There were 187 diagnosed concussions in the NFL last season, which was actually the lowest number since the league started (read: was forced to start) counting in 2015. You should probably take issue with that number, particularly when many experts believe subconcussive impacts — repeated, sustained hits that fall below the concussion threshold — are in fact the driving cause of chronic traumatic encephalopathy. But for the sake of discussion, sure, let’s go with 187. That’s more than ten diagnosed concussions a week in the league. (And remember: Taglovailoa’s initial injury wasn’t a diagnosed concussion.) To focus just on one incident is to forget the barrage of them every few days.

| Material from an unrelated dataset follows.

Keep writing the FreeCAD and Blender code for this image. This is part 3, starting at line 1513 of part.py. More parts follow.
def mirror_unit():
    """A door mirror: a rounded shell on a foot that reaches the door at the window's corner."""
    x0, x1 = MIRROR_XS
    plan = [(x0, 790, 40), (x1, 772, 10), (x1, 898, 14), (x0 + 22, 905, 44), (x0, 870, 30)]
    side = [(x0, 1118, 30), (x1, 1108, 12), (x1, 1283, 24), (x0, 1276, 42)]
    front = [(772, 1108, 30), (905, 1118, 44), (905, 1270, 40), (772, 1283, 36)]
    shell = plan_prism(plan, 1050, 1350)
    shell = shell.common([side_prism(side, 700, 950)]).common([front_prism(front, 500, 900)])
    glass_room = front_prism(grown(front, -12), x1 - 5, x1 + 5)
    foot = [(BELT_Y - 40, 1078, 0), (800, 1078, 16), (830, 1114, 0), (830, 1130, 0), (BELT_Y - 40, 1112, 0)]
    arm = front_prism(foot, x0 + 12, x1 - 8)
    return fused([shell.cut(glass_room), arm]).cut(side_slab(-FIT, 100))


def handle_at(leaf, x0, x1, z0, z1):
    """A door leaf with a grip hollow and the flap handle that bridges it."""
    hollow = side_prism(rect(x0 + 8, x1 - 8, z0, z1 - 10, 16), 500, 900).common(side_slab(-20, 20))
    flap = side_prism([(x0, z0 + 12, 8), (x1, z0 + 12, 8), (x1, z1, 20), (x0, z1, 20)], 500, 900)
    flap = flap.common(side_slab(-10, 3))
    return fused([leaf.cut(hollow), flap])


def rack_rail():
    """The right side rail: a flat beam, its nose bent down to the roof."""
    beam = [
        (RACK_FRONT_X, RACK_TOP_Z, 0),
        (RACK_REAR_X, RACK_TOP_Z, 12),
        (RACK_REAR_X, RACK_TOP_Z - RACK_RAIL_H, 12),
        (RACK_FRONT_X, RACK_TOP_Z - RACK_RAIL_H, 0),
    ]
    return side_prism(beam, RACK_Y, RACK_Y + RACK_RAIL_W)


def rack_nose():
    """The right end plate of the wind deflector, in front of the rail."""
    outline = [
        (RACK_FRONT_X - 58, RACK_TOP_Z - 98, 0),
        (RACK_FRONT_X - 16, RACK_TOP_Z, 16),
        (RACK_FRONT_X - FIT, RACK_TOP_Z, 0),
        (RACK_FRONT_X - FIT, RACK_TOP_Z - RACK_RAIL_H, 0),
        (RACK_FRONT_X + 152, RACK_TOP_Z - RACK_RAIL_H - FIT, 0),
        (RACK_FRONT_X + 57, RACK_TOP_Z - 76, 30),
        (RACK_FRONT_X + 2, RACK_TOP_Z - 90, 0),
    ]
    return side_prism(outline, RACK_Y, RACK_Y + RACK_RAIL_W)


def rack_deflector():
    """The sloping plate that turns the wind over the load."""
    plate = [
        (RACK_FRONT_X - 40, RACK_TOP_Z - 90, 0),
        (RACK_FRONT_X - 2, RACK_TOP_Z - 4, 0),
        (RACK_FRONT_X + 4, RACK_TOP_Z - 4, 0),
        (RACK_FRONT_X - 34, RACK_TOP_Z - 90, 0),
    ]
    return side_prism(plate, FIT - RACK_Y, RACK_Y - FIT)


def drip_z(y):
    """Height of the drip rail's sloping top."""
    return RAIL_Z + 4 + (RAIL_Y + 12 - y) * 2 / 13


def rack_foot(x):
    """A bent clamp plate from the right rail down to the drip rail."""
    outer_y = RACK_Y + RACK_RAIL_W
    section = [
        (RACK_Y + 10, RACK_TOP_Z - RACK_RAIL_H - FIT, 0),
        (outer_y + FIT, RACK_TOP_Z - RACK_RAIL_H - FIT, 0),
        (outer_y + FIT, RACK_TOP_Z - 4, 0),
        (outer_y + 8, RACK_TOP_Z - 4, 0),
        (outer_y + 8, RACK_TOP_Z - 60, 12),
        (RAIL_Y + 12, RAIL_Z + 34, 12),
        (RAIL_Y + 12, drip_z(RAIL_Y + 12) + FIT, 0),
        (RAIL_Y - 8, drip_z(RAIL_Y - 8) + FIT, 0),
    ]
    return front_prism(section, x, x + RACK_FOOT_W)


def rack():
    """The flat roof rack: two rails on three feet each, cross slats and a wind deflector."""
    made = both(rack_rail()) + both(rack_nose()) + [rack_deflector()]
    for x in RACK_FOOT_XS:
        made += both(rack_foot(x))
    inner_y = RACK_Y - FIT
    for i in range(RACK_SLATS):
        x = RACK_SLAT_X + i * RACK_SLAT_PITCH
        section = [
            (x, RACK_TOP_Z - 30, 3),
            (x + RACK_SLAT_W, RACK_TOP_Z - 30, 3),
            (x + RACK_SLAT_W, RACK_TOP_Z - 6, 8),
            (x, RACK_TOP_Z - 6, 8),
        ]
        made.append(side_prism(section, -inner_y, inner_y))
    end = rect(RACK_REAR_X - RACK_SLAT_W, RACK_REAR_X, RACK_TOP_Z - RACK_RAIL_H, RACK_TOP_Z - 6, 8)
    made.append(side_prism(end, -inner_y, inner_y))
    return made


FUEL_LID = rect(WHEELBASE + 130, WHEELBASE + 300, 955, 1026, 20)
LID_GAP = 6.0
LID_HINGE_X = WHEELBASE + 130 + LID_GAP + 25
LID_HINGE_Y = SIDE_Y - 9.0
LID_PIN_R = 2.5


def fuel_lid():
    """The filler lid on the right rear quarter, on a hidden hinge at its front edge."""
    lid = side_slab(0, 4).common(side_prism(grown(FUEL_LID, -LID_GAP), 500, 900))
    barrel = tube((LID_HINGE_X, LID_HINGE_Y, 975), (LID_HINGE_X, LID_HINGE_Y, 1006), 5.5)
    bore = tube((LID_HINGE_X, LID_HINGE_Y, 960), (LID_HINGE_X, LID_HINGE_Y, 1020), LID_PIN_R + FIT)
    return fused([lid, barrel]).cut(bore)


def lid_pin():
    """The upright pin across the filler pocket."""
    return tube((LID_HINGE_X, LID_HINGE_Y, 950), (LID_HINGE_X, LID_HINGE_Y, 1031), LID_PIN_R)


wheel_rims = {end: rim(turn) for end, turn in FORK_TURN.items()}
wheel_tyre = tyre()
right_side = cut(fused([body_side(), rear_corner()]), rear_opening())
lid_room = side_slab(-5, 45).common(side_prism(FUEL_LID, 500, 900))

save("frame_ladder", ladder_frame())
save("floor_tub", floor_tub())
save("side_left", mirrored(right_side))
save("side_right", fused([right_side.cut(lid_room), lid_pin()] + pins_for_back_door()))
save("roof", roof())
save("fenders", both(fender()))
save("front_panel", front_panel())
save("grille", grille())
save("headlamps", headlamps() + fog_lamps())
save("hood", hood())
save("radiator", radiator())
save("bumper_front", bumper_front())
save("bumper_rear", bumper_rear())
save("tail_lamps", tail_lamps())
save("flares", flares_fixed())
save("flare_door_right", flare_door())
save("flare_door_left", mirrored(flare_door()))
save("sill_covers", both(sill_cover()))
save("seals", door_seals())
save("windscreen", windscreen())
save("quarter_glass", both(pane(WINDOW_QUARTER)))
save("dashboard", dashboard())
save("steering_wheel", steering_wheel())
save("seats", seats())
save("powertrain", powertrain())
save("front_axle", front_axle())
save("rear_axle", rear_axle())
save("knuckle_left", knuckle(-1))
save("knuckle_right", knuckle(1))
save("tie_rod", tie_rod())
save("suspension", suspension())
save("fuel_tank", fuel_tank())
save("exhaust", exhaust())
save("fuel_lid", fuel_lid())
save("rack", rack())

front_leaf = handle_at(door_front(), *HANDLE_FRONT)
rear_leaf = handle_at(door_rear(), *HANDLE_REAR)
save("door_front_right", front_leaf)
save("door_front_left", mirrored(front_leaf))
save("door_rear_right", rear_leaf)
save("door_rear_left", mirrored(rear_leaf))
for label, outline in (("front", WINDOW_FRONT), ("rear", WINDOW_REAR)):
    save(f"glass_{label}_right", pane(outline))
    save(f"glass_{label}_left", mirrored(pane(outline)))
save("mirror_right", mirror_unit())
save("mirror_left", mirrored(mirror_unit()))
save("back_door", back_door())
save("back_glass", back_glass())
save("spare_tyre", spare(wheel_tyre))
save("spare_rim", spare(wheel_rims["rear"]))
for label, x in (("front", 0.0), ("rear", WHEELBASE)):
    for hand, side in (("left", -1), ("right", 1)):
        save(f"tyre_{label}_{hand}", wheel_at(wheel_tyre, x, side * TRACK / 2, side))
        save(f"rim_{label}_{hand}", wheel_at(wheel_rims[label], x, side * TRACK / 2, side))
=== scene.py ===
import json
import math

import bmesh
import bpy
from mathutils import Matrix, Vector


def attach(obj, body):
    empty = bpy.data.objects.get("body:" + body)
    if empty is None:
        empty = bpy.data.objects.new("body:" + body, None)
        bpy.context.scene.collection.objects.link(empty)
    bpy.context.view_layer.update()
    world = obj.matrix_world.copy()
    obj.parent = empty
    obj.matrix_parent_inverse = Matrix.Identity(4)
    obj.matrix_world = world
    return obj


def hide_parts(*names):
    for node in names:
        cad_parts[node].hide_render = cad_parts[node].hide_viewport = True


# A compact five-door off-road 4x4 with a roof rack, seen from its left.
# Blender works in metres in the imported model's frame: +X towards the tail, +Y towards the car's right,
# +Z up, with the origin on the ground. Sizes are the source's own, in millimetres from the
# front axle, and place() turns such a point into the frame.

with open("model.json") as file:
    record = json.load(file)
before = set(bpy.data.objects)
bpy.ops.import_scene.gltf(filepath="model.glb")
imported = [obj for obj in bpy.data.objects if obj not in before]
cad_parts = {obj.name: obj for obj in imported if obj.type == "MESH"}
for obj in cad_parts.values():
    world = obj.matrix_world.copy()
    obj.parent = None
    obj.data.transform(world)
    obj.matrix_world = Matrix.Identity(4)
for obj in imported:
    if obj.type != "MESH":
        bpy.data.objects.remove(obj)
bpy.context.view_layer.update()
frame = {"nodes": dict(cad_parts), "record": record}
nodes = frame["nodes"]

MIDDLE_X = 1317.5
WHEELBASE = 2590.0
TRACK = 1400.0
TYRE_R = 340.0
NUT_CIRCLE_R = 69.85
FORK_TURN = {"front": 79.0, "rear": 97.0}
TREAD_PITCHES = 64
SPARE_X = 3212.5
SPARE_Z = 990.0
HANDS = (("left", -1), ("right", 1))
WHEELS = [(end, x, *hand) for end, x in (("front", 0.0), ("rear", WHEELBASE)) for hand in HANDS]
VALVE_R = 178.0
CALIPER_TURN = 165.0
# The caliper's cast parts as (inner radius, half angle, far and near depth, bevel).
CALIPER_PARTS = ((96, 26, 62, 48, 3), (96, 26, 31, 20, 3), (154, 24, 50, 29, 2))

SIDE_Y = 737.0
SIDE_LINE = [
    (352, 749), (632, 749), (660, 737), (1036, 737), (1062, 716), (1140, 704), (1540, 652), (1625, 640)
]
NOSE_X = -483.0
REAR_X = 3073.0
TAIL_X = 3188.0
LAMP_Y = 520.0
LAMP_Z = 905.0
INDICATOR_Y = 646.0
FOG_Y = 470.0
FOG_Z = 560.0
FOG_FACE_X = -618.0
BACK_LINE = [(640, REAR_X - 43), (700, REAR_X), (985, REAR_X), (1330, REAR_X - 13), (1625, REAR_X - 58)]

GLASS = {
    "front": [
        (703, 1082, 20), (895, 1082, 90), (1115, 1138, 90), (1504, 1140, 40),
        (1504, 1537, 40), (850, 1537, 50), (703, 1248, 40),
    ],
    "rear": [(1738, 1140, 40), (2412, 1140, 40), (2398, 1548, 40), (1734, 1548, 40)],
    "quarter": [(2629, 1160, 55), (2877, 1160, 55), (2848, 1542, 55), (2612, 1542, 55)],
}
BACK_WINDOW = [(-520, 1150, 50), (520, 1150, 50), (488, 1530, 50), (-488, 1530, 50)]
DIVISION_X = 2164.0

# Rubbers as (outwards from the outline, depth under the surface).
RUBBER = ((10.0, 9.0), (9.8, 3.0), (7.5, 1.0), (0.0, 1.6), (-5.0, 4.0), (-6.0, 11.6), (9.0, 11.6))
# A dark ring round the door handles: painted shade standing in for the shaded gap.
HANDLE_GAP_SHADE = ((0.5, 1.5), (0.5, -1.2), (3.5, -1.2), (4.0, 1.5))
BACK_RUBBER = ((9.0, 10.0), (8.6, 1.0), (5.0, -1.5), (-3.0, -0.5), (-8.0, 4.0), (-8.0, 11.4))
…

This is what football is. If you do not like it, you should probably stop watching. But people do not stop watching football. (It’s in fact driving the entire television economy.) You can try to make football safer all you want, but the central tenet of the sport is, alas, violence. It’s something the people who play the sport inherently understand: That’s the deal you make. 

In the Athletic this week, media columnist Richard Deitsch wrote about the flak Amazon Prime received for its treatment of the hit on Tagovailoa and its aftermath. The streamer was widely criticized for continuing to show the play over and over. (While the commentators themselves were criticized for barely mentioning the word concussion.)

But Deitsch argued the replays presented the unvarnished truth:

It was the most honest thing I witnessed in the three-plus-hour broadcast. That was the decision by Amazon’s production truck to show a half-dozen-or-so replays of Tua’s injury that included some high-def closeups. This was honest sports television, the violence of pro football unvarnished. It was painful and uncomfortable to watch. But it was real. 

Attempting to pin the blame on someone for Taglovailoa’s injury (the NFL, the Dolphins, team doctors, Amazon Prime, somebody)  is a perfectly natural human reaction. But if you’re looking for someone to fault, you have no one to blame but yourself — for watching, obsessively, no matter what. I include myself in this indictment: I love football, too, and I will continue to watch. I’ve had to make that peace with myself: The game I enjoy watching so much causes traumatic brain injuries essentially during every game. You can’t fire a team doctor and make that go away. And this is why we’ll forget. We’ll move on from Tagovailoa to the next controversy and the next one. We’d rather move on than stop watching. We always have. We always will.